1. Finish & Material: Glossy, Matte, or Something Else?
This seems obvious, but it's the most common oversight. People assume glossy is "premium." What they don't see is the application surface.
- Glossy: Great for vibrant color pop on smooth, non-porous surfaces (plastic, glass, metal).
- Matte: Better for readability (no glare) and adheres well to paper, cardboard, and slightly textured surfaces.
- Hallmark Specific: Check their site for "Removable" vs. "Permanent" adhesive options. I once ordered permanent labels for event name tags. Trust me, you don't want to be the person who gave attendees labels that ripped their shirts.
Real talk: If you're unsure, order a sample pack from Hallmark first. It's a small cost that prevents a huge mistake.
2. Dimensions: Did You Measure the Actual Space?
I said "standard 2x4 inch label." The vendor heard "2x4 inches." We were using the same words but meaning different things. Discovered this when the order arrived and the labels were 0.125 inches too wide for our packaging die-cut. On a 10,000-piece order, that's every single item with the issue.
Here's what you need to know: Don't just guess or use a previous order's specs. Get a ruler or caliper and measure the exact space on your product or packaging. Then, check Hallmark's template. According to USPS Business Mail 101, even a slight size change can affect mailing classification and cost for things like envelope seals or return labels.
3. File & Bleed: The "It Looks Fine on My Screen" Trap
In March 2023, I submitted a file for round stickers. It looked perfect on my screen. The result came back with a thin white border because I didn't extend the background color past the cut line (the "bleed"). 2,500 items, $180, straight to the trash. That's when I learned to always use the vendor's template.
Hallmark provides downloadable templates for their standard label sizes. Use them. They show the safe zone (where text should stay) and the required bleed area. This isn't a suggestion; it's a requirement for professional printing.
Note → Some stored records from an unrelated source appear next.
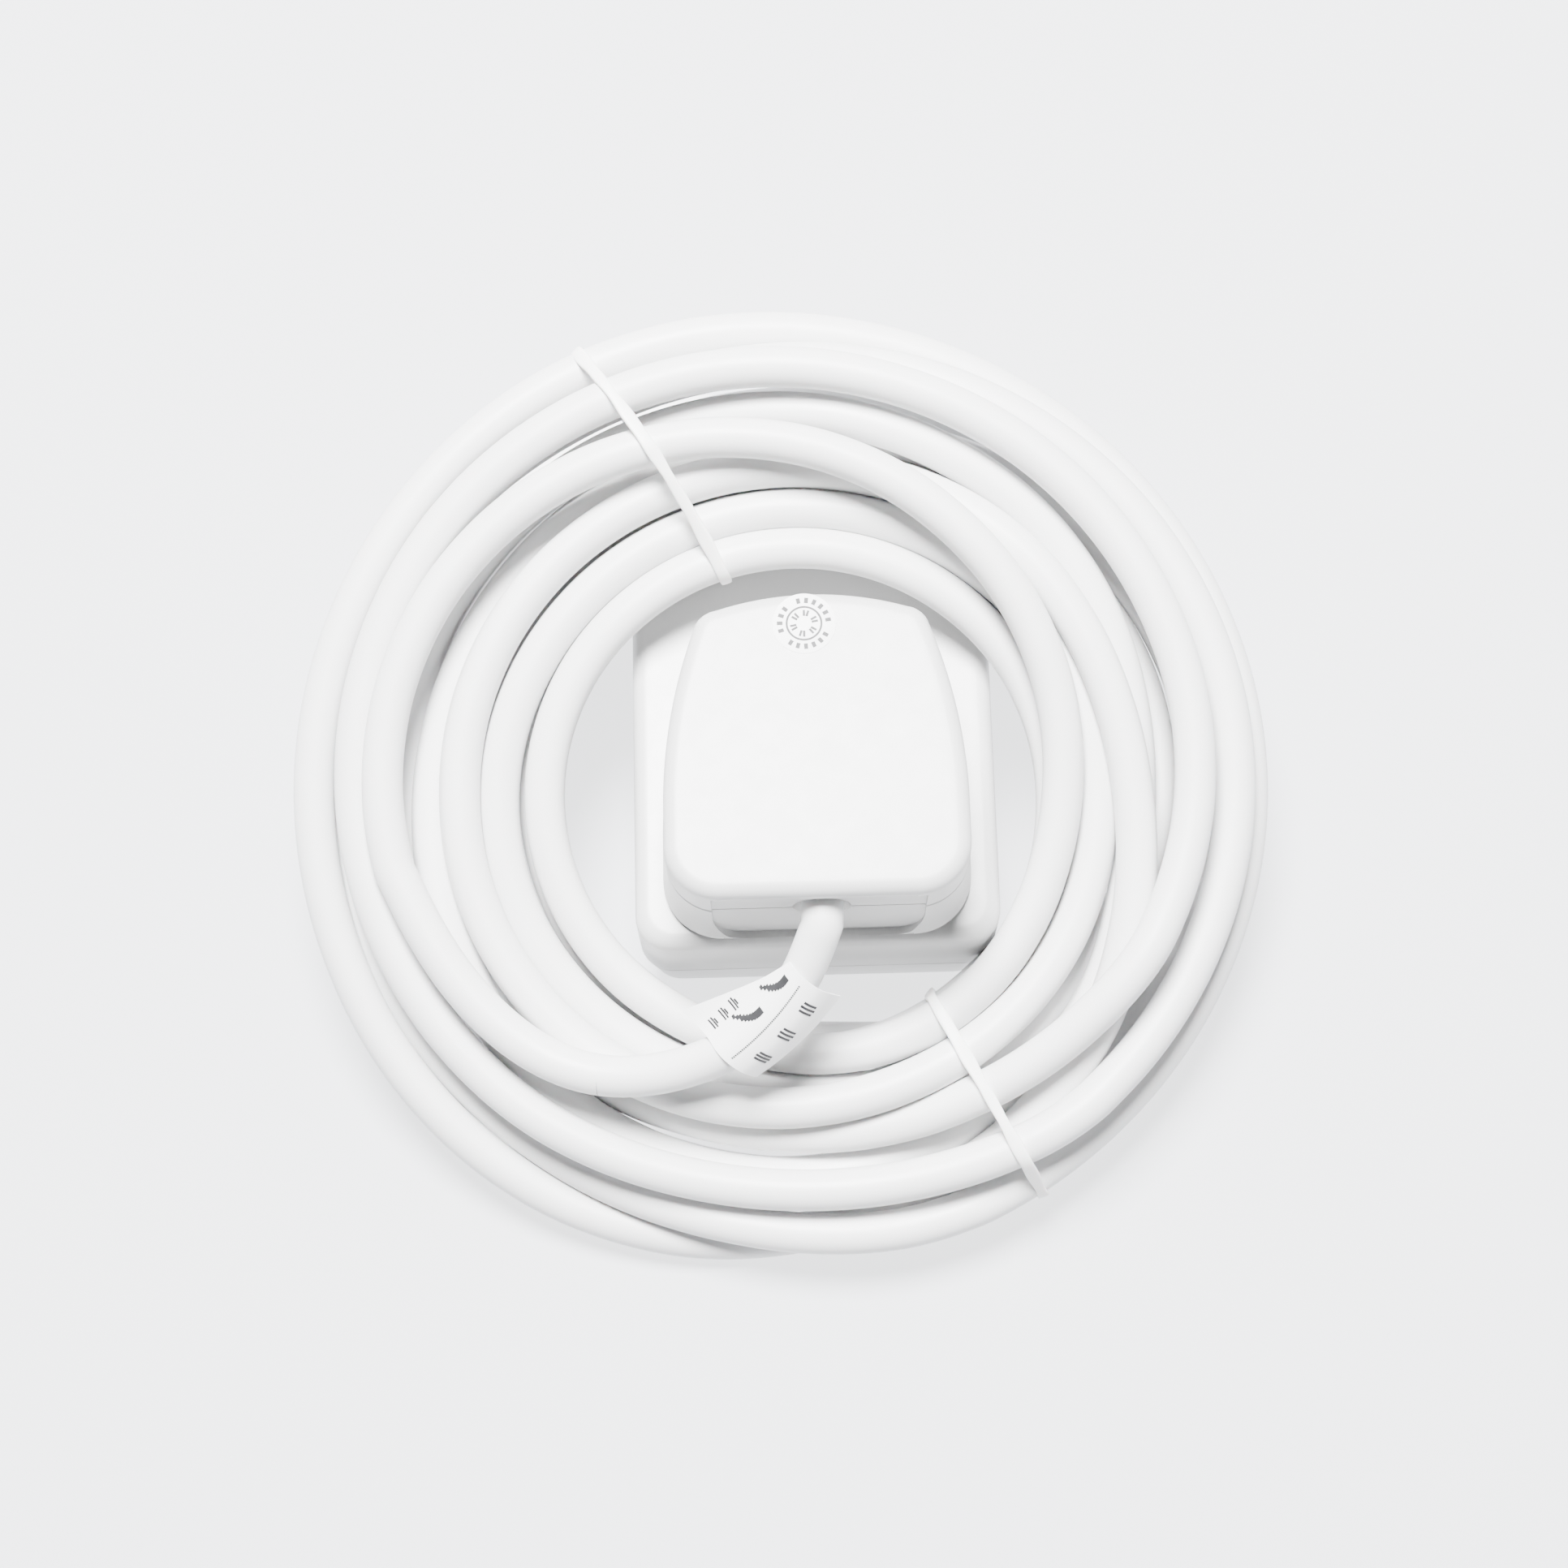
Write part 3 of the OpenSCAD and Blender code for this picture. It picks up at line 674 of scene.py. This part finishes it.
def make_bush(materials):
    """Rubber bush in the cord entry: a rounded collar outside the wall and a plain one inside."""
    sections = [(5.2, 36.2), (6.3, 36.3), (6.3, 37.4), (5.15, 37.6), (5.15, 40.02), (6.2, 40.12),
                (6.35, 40.6), (6.1, 41.3), (5.2, 41.7), (4.1, 41.8), (3.6, 41.5), (3.55, 36.3)]
    angles = np.linspace(0, 2 * math.pi, 48, endpoint=False)
    rings = [[(r * math.cos(a), y, SOCKET_SPLIT + r * math.sin(a)) for a in angles] for r, y in sections]
    bush = loft("entry_bush", rings + rings[:1], materials["rubber"], 40, False, False)
    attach(bush, "socket")
    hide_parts("cord_bush")
    return bush


# ---------------------------------------------------------------- plug


def ellipse_ring(cx, cz, half_w, up, down, y, n=40):
    """Egg-shaped ring in a plane square to Y."""
    ring = []
    for a in np.linspace(0, 2 * math.pi, n, endpoint=False):
        tall = up if math.sin(a) > 0 else down
        ring.append((cx + half_w * math.cos(a), y, cz + tall * math.sin(a)))
    return ring


def panel_tool():
    """Cutter that leaves the flat window-shaped panel in the plug's -Y end."""
    half_top, half_bottom, low, high, turn = 17.6, 13.0, 34.1, 54.9, 8.0
    right = [(half_bottom - 2, low)]
    right += [(half_bottom + (half_top - half_bottom) * math.sin(a), low + turn * (1 - math.cos(a)))
              for a in np.linspace(0, math.pi / 2, 12)]
    right.append((half_top, high))
    section = right + [(-x, z) for x, z in reversed(right)]

    def plane(z):
        return PANEL_Y - (high - z) * PANEL_SLOPE

    outer = [(x, PLUG_Y - 34.0, z) for x, z in section]
    inner = [(x, plane(z), z) for x, z in section]
    return loft("tool", [outer, inner], None)


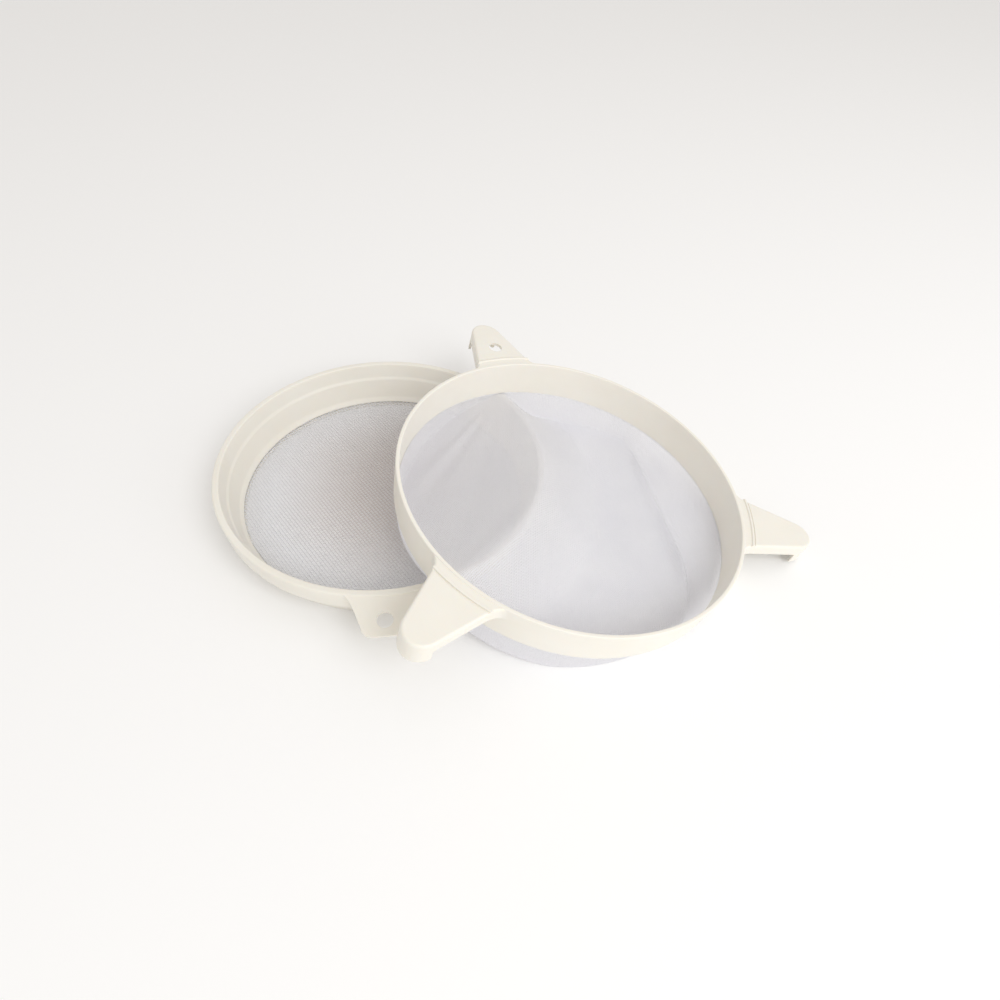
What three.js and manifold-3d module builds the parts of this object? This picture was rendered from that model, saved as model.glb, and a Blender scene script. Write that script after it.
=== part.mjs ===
// Double sieve strainer for honey: a coarse sieve lying flat on the table, and a finer sieve with
// three carrying arms that leans on its rim. Millimetres, +Z up, origin on the table under the
// middle of the pair.
import * as THREE from 'three';
import { mergeVertices } from 'three/addons/utils/BufferGeometryUtils.js';
import Module from 'manifold-3d';

const wasm = await Module();
wasm.setup();

// Coarse sieve
const COARSE_RADIUS = 120;
const COARSE_HEIGHT = 35;
const COARSE_MOUTH = 115.2;
const COARSE_SKIRT = 16;
const COARSE_STEP = 11.5;
const COARSE_WALL = 1.9;
const COARSE_SEAT = 104.6;
const COARSE_BASE = 108.4;
const COARSE_FOOT = 103.6;
const SEAT_SLOT = 2.4;
const SLOT_FLOOR = 2.4;
const SLOT_ROOF = 4;
const TAB_BEARING = -80.2;
const TAB_LENGTH = 25.4;
const TAB_ROOT = 21;
const TAB_TIP = 14;
const TAB_CORNER = 7;
const TAB_SLOPE = 13;
const TAB_THICKNESS = 2.6;
const TAB_HOLE = 5.2;
const TAB_HOLE_AT = 15;

// Fine sieve
const FINE_RADIUS = 125;
const FINE_HEIGHT = 28.6;
const FINE_MOUTH = 122.4;
const FINE_FOOT = 122.7;
const FINE_SEAT = 120.7;
const FINE_TILT = 10.94;
const FINE_CENTRE = new THREE.Vector3(140.3, -23.5, 52.9);

// Carrying arms, moulded in one with the fine ring
const ARM_BEARINGS = [-3.7, 116.3, -123.7];
const HOLED_ARM = 1;
const ARM_TIP = 176.4;
const ARM_NOSE = 162.8;
const ARM_NOSE_WIDTH = 12.4;
const ARM_ROOT = 131.5;
const ARM_ROOT_WIDTH = 21.2;
const ARM_FLARE = 14;
const ARM_TOP = -0.8;
const ARM_PLATE = 2.2;
const ARM_WALL = 2;
const ARM_SKIRT = 10;
const HOOK_DEPTH = 18;
const HOOK_START = 166.5;
const GROOVE_INNER = 131.5;
const GROOVE_OUTER = 132.8;
const GROOVE_FLOOR = -2.2;
const RIB_INNER = 130;
const HANG_HOLE = 5.3;
const HANG_HOLE_AT = 146;

// Cloths
const GAP = 0.3;
const CLOTH = 1;
const COARSE_DISH = 2.4;
const BAG_DEPTH = 25.5;
const BAG_RADIUS = 117;
const BAG_SEAM = 1.4;
const TENT_OUTSIDE = 1.3;
const TENT_INSIDE = 0.12;
const TENT_CREST = 6;

const SEGMENTS = 96;
const BAG_RINGS = 16;
const UP = 10;

const MATERIALS = {
  coarse_ring: { color: 0xf2ecda, roughness: 0.42, metalness: 0 },
  coarse_mesh: { color: 0xd9d3d3, roughness: 0.55, metalness: 0 },
  fine_ring: { color: 0xf4eedc, roughness: 0.4, metalness: 0 },
  fine_mesh_bag: { color: 0xe6e9f2, roughness: 0.6, metalness: 0 },
};

function radians(degrees) {
  return THREE.MathUtils.degToRad(degrees);
}

function polar(radius, degrees) {
  return [radius * Math.cos(radians(degrees)), radius * Math.sin(radians(degrees))];
}

// A closed geometry as a manifold solid, with its shared corners merged.
function solid(geometry) {
  const bare = geometry.clone();
  bare.deleteAttribute('normal');
  bare.deleteAttribute('uv');
  const merged = mergeVertices(bare, 1e-4);
  return new wasm.Manifold(new wasm.Mesh({
    numProp: 3,
    vertProperties: new Float32Array(merged.attributes.position.array),
    triVerts: new Uint32Array(merged.index.array),
  }));
}

function geometryOf(manifold) {
  const mesh = manifold.getMesh();
  const geometry = new THREE.BufferGeometry();
  geometry.setAttribute('position', new THREE.BufferAttribute(mesh.vertProperties, 3));
  geometry.setIndex(new THREE.BufferAttribute(mesh.triVerts, 1));
  geometry.computeVertexNormals();
  return geometry;
}

// A closed outline of radius and height turned about Z.
function turned(outline, curveSteps = 3) {
  const points = outline.getPoints(curveSteps);
  points.push(points[0].clone());
  return new THREE.LatheGeometry(points, SEGMENTS).rotateX(Math.PI / 2);
}

function extruded(shape, low, high) {
  const options = { depth: high - low, bevelEnabled: false, curveSegments: 10 };
  return new THREE.ExtrudeGeometry(shape, options).translate(0, 0, low);
}

function named(name, geometry) {
  const mesh = new THREE.Mesh(geometry, new THREE.MeshStandardMaterial(MATERIALS[name]));
  mesh.name = name;
  return mesh;
}

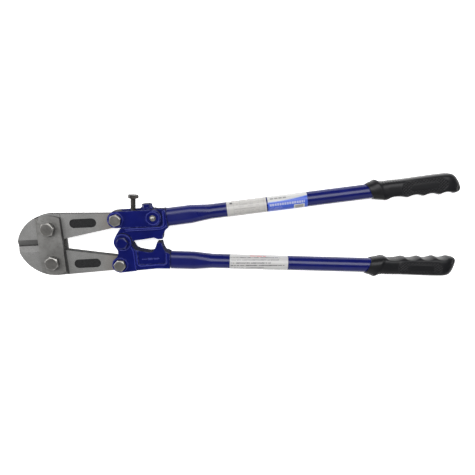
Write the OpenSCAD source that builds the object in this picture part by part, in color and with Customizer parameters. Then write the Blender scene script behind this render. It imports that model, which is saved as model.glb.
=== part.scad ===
// Bolt cutters with compound jaws, two tubular handles and rubber grips.
// Millimetres, +Z up. The tool lies flat: z = 0 is the plane under the pivot nuts.
// The origin is the axis of the handle pivot. The jaws point to -X, the handles to +X.

/* [Jaws] */
// Thickness of each forged jaw
jaw_t = 11; // [9:0.5:14]
// Distance from the handle pivot forward to the two side plate bolts
jaw_reach = 97.1; // [80:0.1:118]
// Distance between the two side plate bolts
jaw_pitch = 47; // [44:0.5:50]
// Full width of the closed jaw head
head_w = 86.2; // [82:0.2:90]
// Radius of the rounded nose
nose_r = 50; // [48:0.5:53]
// Width of the ground cutting bevel
bevel_w = 8.6; // [6:0.1:10]
// Width of each side of the gap between the two cutting edges
edge_gap = 0.15; // [0.1:0.05:0.4]

/* [Jaw tails] */
// Forward offset of the tail bolts from the handle pivot
tail_x = 6.2; // [4:0.1:8]
// Distance between the two tail bolts
tail_pitch = 62.8; // [60:0.2:66]
// Radius of the round eye at the tail of each jaw
tail_r = 11.8; // [11:0.1:12.2]
// Length of the dark pocket in the side of each jaw
pocket_len = 36; // [24:1:42]
// Height of the dark pocket
pocket_h = 12; // [8:0.5:14]
// Depth of the dark pocket
pocket_depth = 0.8; // [0.4:0.1:1.2]

/* [Side plates and bolts] */
// Thickness of each side plate
plate_t = 5; // [4:0.1:5.4]
// Length of the side plates along the tool
plate_w = 32.4; // [30:0.2:34]
// Diameter of the side plate bolts
plate_bolt_d = 10; // [8:0.5:12]
// Width across flats of the side plate bolt heads and nuts
plate_bolt_af = 17; // [15:0.5:19]
// Thickness of the split lock washers
washer_t = 1.6; // [1:0.1:2]
// Diameter of the tail bolts
tail_bolt_d = 9; // [8:0.5:10]
// Width across flats of the tail bolt heads and nuts
tail_bolt_af = 14.4; // [13:0.2:16]
// Height of the tail bolt heads
bolt_head_h = 5.7; // [5:0.1:7]
// Diameter of the handle pivot bolt
pivot_d = 10; // [8:0.5:12]
// Width across flats of the handle pivot bolt
pivot_af = 14.4; // [13:0.2:16]

/* [Frames] */
// Thickness of one fork ear and of one strap
ear_t = 5.5; // [4.5:0.1:7]
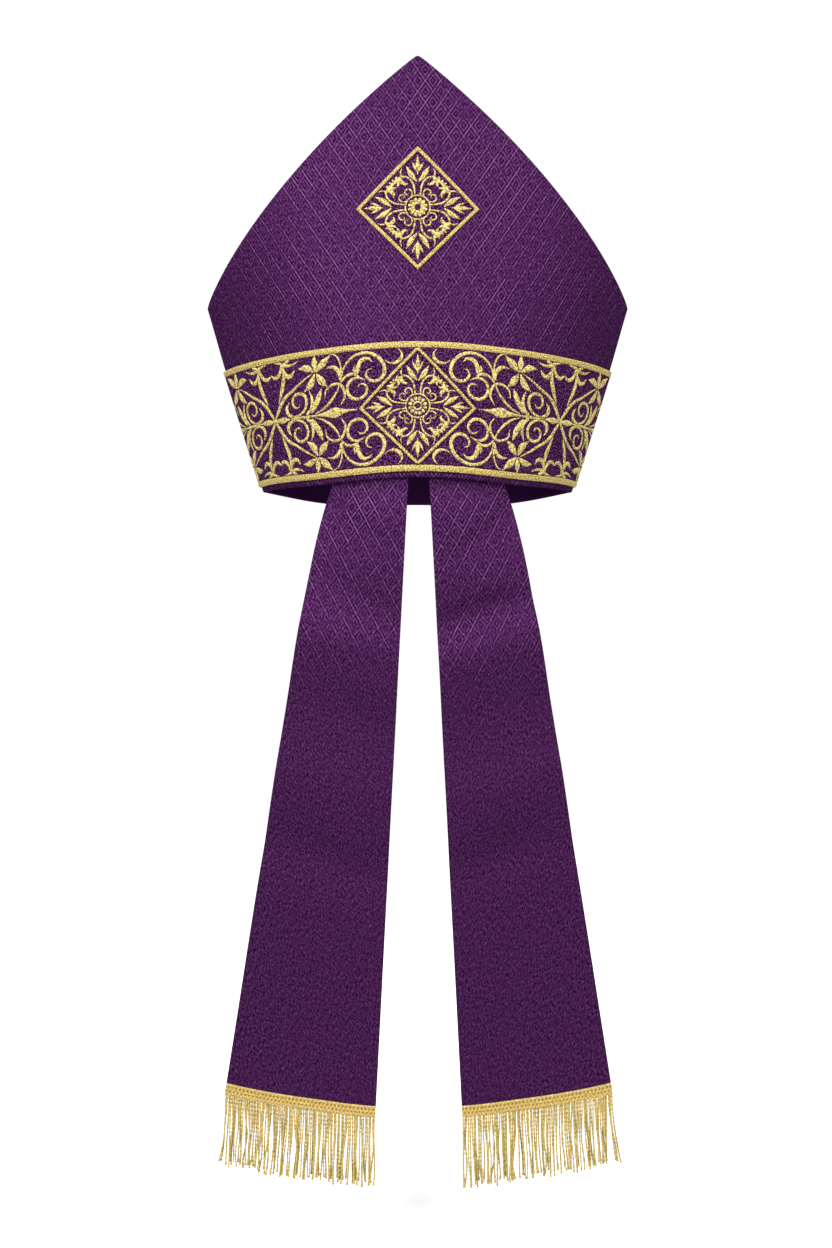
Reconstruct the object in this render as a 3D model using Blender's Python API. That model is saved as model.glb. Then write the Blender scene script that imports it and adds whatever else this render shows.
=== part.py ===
"""Bishop's mitre with two fringed lappets, as an assembly of its sewn pieces.

Metres, +Z up. The origin is the middle of the rim's opening, where a head goes in. -Y is the back of
the mitre, where the lappets hang, and +Y the front. Left and right are the wearer's.

Two stiff panels, one behind and one in front, are sewn together up their sides, and a soft gusset joins
their curved upper edges. An embroidered band lies round both between two gold braids.
"""

import bpy
import bmesh
import numpy as np

# ---------------------------------------------------------------- driving dimensions, in metres

GAP = 0.0003                    # left between pieces that touch on the real mitre

# The oval of the rim, the shoulders where the side seams end, and the peaks.
RIM_HALF_WIDTH = 0.1081
RIM_HALF_DEPTH = 0.088
SHOULDER_HALF_WIDTH = 0.1473
SHOULDER_HEIGHT = 0.1285
PEAK_HEIGHT = 0.2761
PEAK_HALF_DEPTH = 0.0625
PANEL_WALL = 0.0025

# A panel's level section is one side of a pointed oval, an arc bent through this half angle and fitted to
# the width and depth at its height. The panel is straight on its way up.
BEND = np.radians(60)

# The upper edge runs from shoulder to peak on a shallow curve, with both its corners eased.
EDGE_BULGE = 0.0062             # height of the curve above the straight line, half way along
PEAK_ROUNDING = 0.0015
SHOULDER_ROUNDING = 0.0012

# Heights on the panels: hem, lower braid, band, upper braid.
LOWER_BRAID = (0.0036, 0.0076)
BAND = (0.0079, 0.0822)
UPPER_BRAID = (0.0825, 0.0865)
BAND_DIP = 0.0021               # how far the hem and the band hang below level, midway to the seams
SEAM_FALL = 0.0021              # how far the upper braid's top sinks towards the seams as well
SEAM_FALL_START = 0.40          # the place across where that begins
BAND_THICKNESS = 0.0010
BRAID_THICKNESS = 0.0014

# Diamonds, by half their width and half their height. The band's has its tips tucked under the braids.
BAND_DIAMOND = (0.0371, 0.0381)
BAND_DIAMOND_RIBBON = 0.0018
BAND_DIAMOND_SHOWN = 0.0370     # half the height that shows
CROWN_DIAMOND = (0.0396, 0.0407)
CROWN_DIAMOND_RIBBON = 0.0022
CROWN_DIAMOND_HEIGHT = 0.1738
DIAMOND_THICKNESS = 0.0009
PATCH_THICKNESS = 0.0007

# The gusset, a V of soft cloth between the two upper edges.
GUSSET_INSET = 0.0015           # its edges lie this far below the panels' edges
GUSSET_DROP = 0.0026            # its thickness, measured straight down through the slope
GUSSET_VALLEY = 0.1455          # height of its fold half way between the shoulders
GUSSET_FOLD = 0.12              # how round the fold is, as a share of the half depth
GUSSET_REACH = 0.985            # how far towards the side seams it goes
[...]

4. Text & Legal Copy: The Proofread-It-Three-Times Rule
Skipped the final text review because we were rushing and "it's basically the same as last time." It wasn't. We had a new website URL. The old one was printed on 8,000 holiday card envelopes. $400 mistake, credibility damaged, lesson learned: always proofread legal and contact info separately.
Check:
- Phone numbers, URLs, addresses.
- ™, ®, or © symbols if needed.
- Any required legal text (like "Net Wt." or ingredient lists for food). Per FTC guidelines (ftc.gov), claims like "recyclable" or "biodegradable" must be accurate and substantiated.
5. Quantity & Coupon Math: Don't Get Tripped Up by "Savings"
This is the sneaky one. You see a "Hallmark $5 off $10" printable coupon on Reddit and think you're getting a deal. People think coupons always save money. Actually, buying more than you need to hit a coupon threshold often wastes more.
The assumption is that the lowest per-unit price is the best deal. The reality is you need to factor in storage and whether you'll use them before they're obsolete (like dated holiday designs). Calculate the total project cost after the coupon, not just the discount percentage. Do you really need 5,000 Easter cards, or will 3,000 suffice? Overordering to save 10% per unit usually costs more in the end.
When This Checklist Doesn't Apply (The Honest Limitation)
I recommend this checklist for 80% of standard custom label orders. Here's how to know if you're in the other 20%.
This process works for things like address labels, product stickers, basic packaging seals, and standard holiday cards. If you're dealing with a highly complex, multi-material design (like a 17-inch laptop tote bag with a woven label), or a unique format like a trifold brochure that integrates a detachable label, you need more than a checklist. You need a direct conversation with Hallmark's custom solutions team and likely a physical prototype.
Similarly, for one-off specialty items like custom Christmas letterhead paper, the risk is lower on a small order, but the design details (like foil stamping alignment) are critical. The checklist helps, but your eye as the client is the final authority.
Bottom line: This checklist prevents the costly, dumb mistakes. It doesn't replace good design judgment or specialized vendor advice for complex jobs. Use it as a safety net, not the entire trapeze act.